Add the diced pancetta to the soffritto. Cook, stirring frequently, until the fat has rendered and the pancetta begins to crisp at the edges, about 5 minutes. The pancetta contributes depth and a subtle smokiness that beef alone cannot provide.
Add the ground beef and pork. Break the meat into small crumbles with a wooden spoon and cook over medium-high heat, stirring frequently. The meat must lose every trace of raw pink color and begin to brown. This is not quick work. It takes 15 to 20 minutes of attentive stirring. The meat should crumble into pieces no larger than peppercorns. Large chunks of meat have no place in ragù.
Reduce heat to medium. Add the milk and the nutmeg. Let the milk simmer gently, stirring occasionally, until it has been completely absorbed by the meat. The pan should look nearly dry. This step is critical and non-negotiable. The milk tempers the meat and creates the characteristic creaminess of true Bolognese. It takes 15 to 20 minutes for the milk to disappear. Only when the pan is dry do you proceed.
Pour in the white wine and stir thoroughly, scraping any browned bits from the bottom of the pan. Let the wine simmer until it has evaporated completely. You should no longer smell raw alcohol, and the pan should again be nearly dry. This takes another 15 to 20 minutes. The wine contributes acidity and complexity, but only after its alcohol has cooked away entirely.

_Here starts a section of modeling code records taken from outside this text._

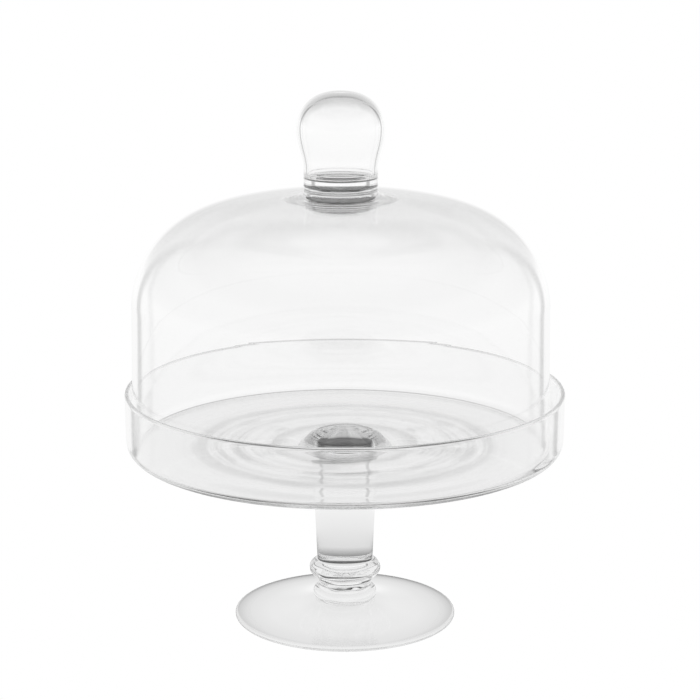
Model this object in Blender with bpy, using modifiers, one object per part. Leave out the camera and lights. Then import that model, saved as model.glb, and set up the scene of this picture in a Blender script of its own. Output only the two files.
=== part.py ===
"""Domed cake stand in clear glass.

A shallow round tray stands on a solid stem, two glass rings and a round foot.  A dome with a hollow
knob stands inside the tray's wall and lifts straight off.  Metres, +Z up, with the origin at the
middle of the foot's underside.
"""

import math

import bpy

# ---- Driving dimensions, in metres -------------------------------------------------------------

GAP = 0.0003                  # space left between one gather of glass and the next

FOOT_RADIUS = 0.0739
FOOT_EDGE = 0.0036            # thickness of the foot at its rounded edge
FOOT_HEIGHT = 0.0090          # thickness of the foot under the stem

NECK_RADIUS = 0.0184          # solid shank between the two rings
NECK_HEIGHT = 0.0078
LOWER_RING_SWELL = 0.0029      # how far the ring stands out beyond the shank
LOWER_RING_HEIGHT = 0.0107
UPPER_RING_SWELL = 0.0053
UPPER_RING_HEIGHT = 0.0111

STEM_HEIGHT = 0.0664          # solid stem, from the upper ring to the tray's pad
STEM_RADIUS = 0.0184          # at its foot
STEM_TAPER = 0.045            # radius gained for each metre of height

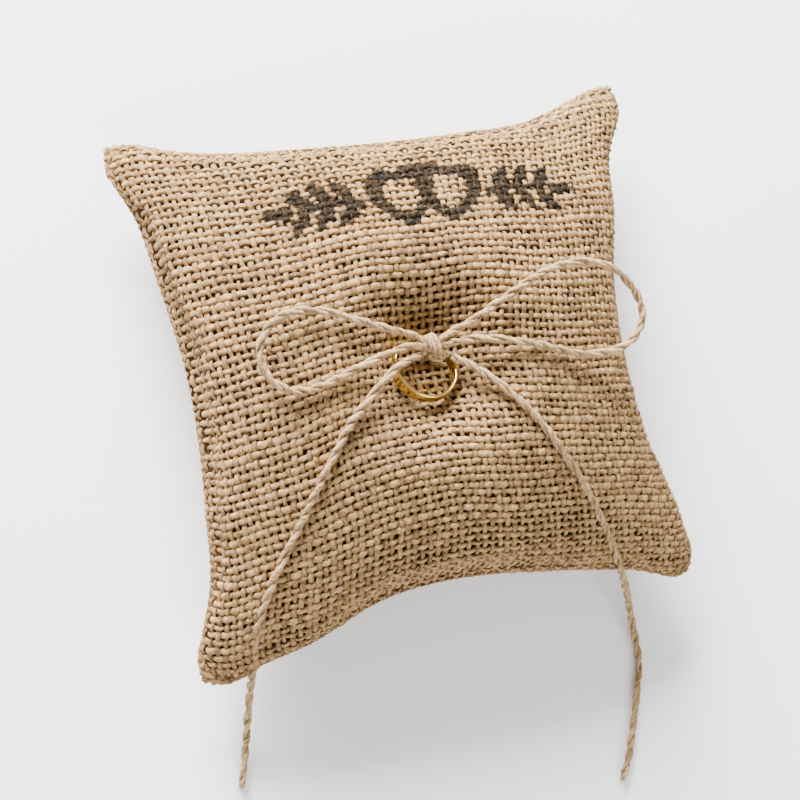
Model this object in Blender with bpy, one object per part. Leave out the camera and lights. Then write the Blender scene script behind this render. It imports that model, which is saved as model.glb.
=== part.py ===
"""Ring bearer pillow: a small stuffed hessian cushion that carries a gold ring under a twine bow.

The cushion lies on its back face. +Z is up through the crown, +Y runs towards the edge with the printed
ornament, and the origin is the middle of the cushion's footprint, on the surface that it lies on.

Each piece is its own closed mesh: two cover panels, two lining panels, the filling, the seam threads, the
cord that dimples the middle, the stitch that anchors it, the knot, two bow loops, two tails and the ring.
"""
import math

import bpy
import bmesh
import numpy as np
from mathutils import Matrix, Vector

# ---------------------------------------------------------------- driving dimensions, in metres
HALF_WIDTH = 0.075            # middle of the cushion to the line through two corners
EDGE_SAG = {"left": 0.011, "right": 0.012, "top": 0.011, "bottom": 0.014}   # how far each side pulls in
SEAM_HEIGHT_MID = 0.023       # height of the seam halfway along a side
SEAM_HEIGHT_CORNER = 0.014    # height of the seam at a corner
CROWN_RISE = 0.030            # undimpled crown above the seam's level
FULLNESS = 0.52               # exponent of the swell; smaller is fuller towards the seam

COVER_THICKNESS = 0.0014      # one layer of hessian
LINING_THICKNESS = 0.0006     # one layer of the inner bag
LAYER_GAP = 0.0005            # between neighbouring layers, measured upright
SEAM_ROOM = 0.0016            # width left for the seam threads between the cover and the inner bag
MEETING_GAP = 0.0003          # between two pieces that touch

TUFT_CENTRE = (-0.001, 0.002)     # where the tuft cord passes through
DIMPLE_DEPTH = 0.016
DIMPLE_SPREAD = 0.017
BACK_DIMPLE_DEPTH = 0.007
BACK_DIMPLE_RADIUS = 0.014

SEAM_THREAD_RADIUS = 0.00012
TWINE_RADIUS = 0.0011
TUFT_CORD_RADIUS = 0.0010
TUFT_BORE_CLEARANCE = 0.0005
BACK_STITCH_LENGTH = 0.0072
BACK_STITCH_RADIUS = 0.0012

RING_OUTER_RADIUS = 0.0092
RING_WALL = 0.00085
RING_BAND_HEIGHT = 0.0035
RING_EDGE_ROUND = 0.00025
RING_TILT = math.radians(23.0)          # leans up the slope of the dimple
RING_DIRECTION = math.radians(-125.0)   # which way it lies from the tuft cord
RING_SWING = (math.radians(-12.0), math.radians(30.0))
RING_CLEARANCE = 0.0004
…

Add the passed tomatoes and tomato paste. Stir to combine. The sauce will look quite pale compared to what Americans expect. This is correct. Add the broth and stir thoroughly. Season lightly with salt and pepper. You will adjust at the end.
When the sauce begins to bubble, reduce heat to the lowest possible setting. The sauce should cook at the laziest of simmers, with only an occasional bubble breaking the surface. If your burner runs hot, use a heat diffuser. Partially cover the pot, leaving a gap for steam to escape. Cook for at least 3 hours, preferably 4. Stir every 30 minutes. If the sauce becomes too thick, add broth or water, a few tablespoons at a time. The sauce should remain moist but not soupy.
After 3 to 4 hours, taste the ragù. Correct the salt. The flavors should be mellow, rounded, unified. No single ingredient should dominate. The color should be warm terracotta, the color of clay roof tiles in the Emilian sun. If the sauce tastes sharp, cook it longer. If it tastes flat, add a pinch more salt. Remove from heat and let rest 15 minutes before serving or storing.